Berakhirlah acara inti konfrensi ini dengan pelbagai kesepakatan yang cukup banya dari hasil forum tersebut. Setelah itu nanti malam terdapat acara penutupan di kampus Universitas Syah Kuala. Sebelum itu saya rehat sejenak begitupun seluruh peserta dan kembali pukul 19.00 WIB. Saya yang tertinggal bus akhirnya memesan gojek menuju Unsyah, memang jaraknya cukup jauh dari hotel, namun masih di dalam kota Banda Aceh. Acara malam ini ditutup dengan sambutan-sambutan dan pertukaran budaya dari masing-masing negara. Aceh dengan kakayaan budayanya tidak henti-hentinya mengahdirkan tarian yang semarak. Tidak kalah dari perwakilan Thaliland juga mengajak kami menari bersama. Namun bukan hanya bersorak-sorak yang saya dapatkan melainkan bagaimana kita saling menjaga kerukunan satu sama lain.

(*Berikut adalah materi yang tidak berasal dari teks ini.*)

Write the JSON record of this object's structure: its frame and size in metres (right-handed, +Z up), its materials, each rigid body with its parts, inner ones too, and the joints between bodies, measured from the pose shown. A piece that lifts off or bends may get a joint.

Meskipun terbilang singkat, pegalaman oleh Serambi Mekah ini saya mendapatkan pelbagai hal yang tidak akan dapat saya lupakan. Pertama, memang rencana Allah selalu ada dan selalu membrikan kejutan yang tidak terkira. Hal ini saya rasakan saat sebelum berangkat ke Aceh saya sudah berencana untuk berangkat dalam sebuah kegiatan pengabdian di India sebagai LO, namun karena pelbagai hal jadi saya belum bisa berkesempatan untuk hadir disana, Allah menjawab lain dengan memberikan kesempatan saya menginjakkan kaki di Masjid Baiturrahman, Aceh. Kedua, saya melihat bahwa sejatinya setiap manusia tidak memiliki sifat jahat, hanya saja kesempatan dan masa lalu yang membuat berbuat buruk. Bertemu dengan orang baru, kawan baru, sahabat baru memberikan pandanganan yang luas akan arti perbedaan. Sifat manusia yang baik sudah tampak pada diri hanya saja bagaimana kita menghadapi orang tersebut selayaknya kita bercermin.